While he counts down the days till he marries pathology technician Cleo Morey, the mother of his baby son, Detective Superintendent Roy Grace tangles with a dangerously unbalanced jack-of-all-trades who just won’t let his ex-lover go.
“If I can’t have you, no one will,” thinks George Clooney look-alike Bryce Laurent about Red Westwood, the flame-haired beauty who dumped him when his over-the-top devotion turned abusive and scary. It’s hardly an original concept, but Bryce brings unusual qualifications to the role of the spurned lover–turned–avenger. Though his stories about being an airplane pilot and air traffic controller were piffle, he has expert knowledge of locks (and how to pick them), fires (how to put them out, how to start them) and explosives (guess). He’s a classic narcissist who’s perfectly prepared to warm up for his planned torture killing of Red by attacking those closest to her, beginning with her current boyfriend, widowed family physician Karl Murphy.

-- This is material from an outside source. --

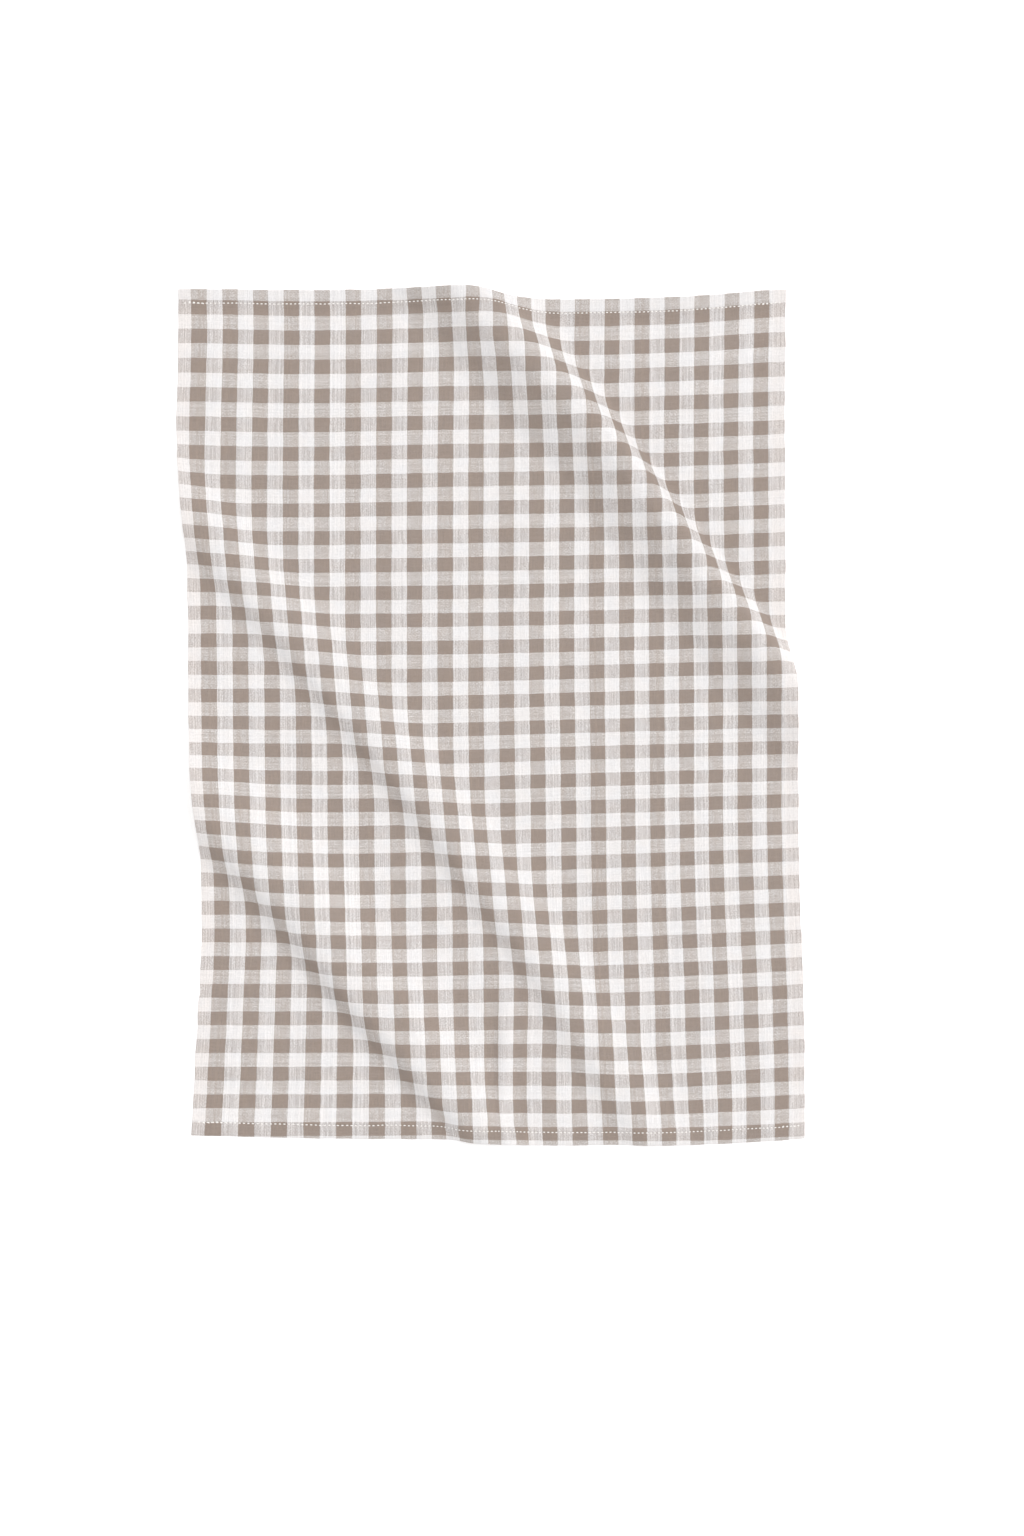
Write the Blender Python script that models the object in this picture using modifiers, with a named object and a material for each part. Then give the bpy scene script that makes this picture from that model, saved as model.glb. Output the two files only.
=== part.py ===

As Bryce considers whom to strike next—perhaps Red’s best friend, dentist Raquel Evans, or Camilla Westwood, the mother who hired a detective to dig up dirt on Bruce—Grace (Dead Man’s Time, 2013, etc.) faces an adversary closer to home: Sandy Lohmann, his wife, who plans to end her secret life in Munich with their son Bruno by interrupting Grace and Cleo’s wedding with the news that even though she’s been declared legally dead, there’s enough life in her yet to ruin their big day.
Bryce’s ruthless proficiency as an arsonist guarantees the requisite number of pulse-pounding set pieces, but the whole affair feels a bit mechanical, right down to the climactic sequence in which he and Red are locked together inside the panic room she’s installed to keep him at bay.